Someone squeamish about this conclusion might object that we wouldn’t have to eat the animals we raise, most of the good would come from breeding them and raising them in a happy lifestyle. That’s fair enough, but at that point it wouldn’t be a farm anymore, it would be an animal sanctuary.

Animal sanctuaries are fantastic, but they need donations to keep running. People are only willing to donate so much money. Farms, on the other hand, not only generate enough money to keep running, but can even turn a profit and then, theoretically, use that money to do more good in the world. Raising animals for meat can be done in addition to, and on a much larger scale than, raising animals just to give them happy lives.

A different objection is a slippery slope or reductio ad absurdum argument. If raising animals for meat is good, then wouldn’t a good person just keep breeding more and more livestock until the world is one large pasture? Is that really utopia?

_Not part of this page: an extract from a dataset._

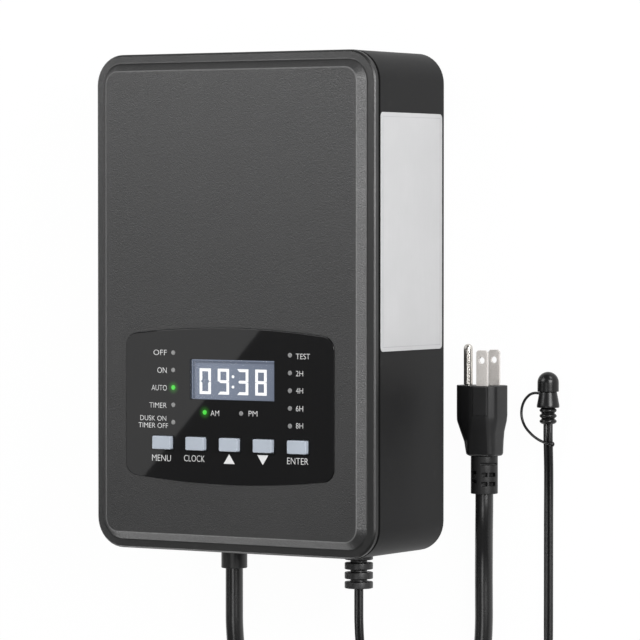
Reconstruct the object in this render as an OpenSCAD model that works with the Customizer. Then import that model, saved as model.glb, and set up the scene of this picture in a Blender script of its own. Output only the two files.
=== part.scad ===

This objection fails because, at some point, adding more livestock would do more harm than good. About 25% of the earth’s land surface is currently used for livestock; increasing that to 26% would be a small change, but going from 99% grazing area to 100% would mean (among other things) razing the last human cities and turning them into farmland. That’s not good!

That means there’s some peak point in the middle, after which adding more chickens makes the world worse. The “slippery slope” looks more like a hill. We’re climbing up the hill now and would stop when we reach the peak.

Green objections

There are environmentalist utilitarian arguments against eating meat. One is that raising livestock is bad for the environment, which in turn will lead to unhappiness. This can be true, but it isn’t necessarily true. A utilitarian would have to look at the specific environmental consequences of raising one more chicken (for example) and weigh it against the net happiness produced by that chicken. The environmental consequences of raising individual animals can be very low with the right approach, and those individual animals are possibly capable of feeling as much pleasure as an individual human, so it’s very unlikely that the unhappiness caused by the environmental consequences must outweigh the net happiness caused by that animal’s life.

Another green argument is that livestock experience more suffering than happiness, so each chicken/pig/cow/etc is decreasing the net happiness of the world. This is something else that can be true but isn’t necessarily so. There are ways of raising animals that make them suffer– the way we treat chickens, in particular, is quite bad – but animals can be raised in ways that are much better than if they lived in the wild. Some livestock are raised in conditions that are better than most humans live in!

Non-utilitarian objections

There are non-utilitarian arguments against the meat industry. You could say that it’s wrong to kill lifeforms, especially relatively advanced lifeforms like cows and chickens. You could also say it’s wrong to breed animals just because you like how they taste, not because you want their companionship.

These counter-arguments may be good, but they’re outside the scope of this article. A rule against killing has no place in (most) utilitarian philosophy, because utilitarianism doesn’t allow for moral rules; it’s concerned only with consequences. Calling an action evil because it has selfish motives also has no place in utilitarian philosophy, because utilitarianism doesn’t care about motives, only consequences.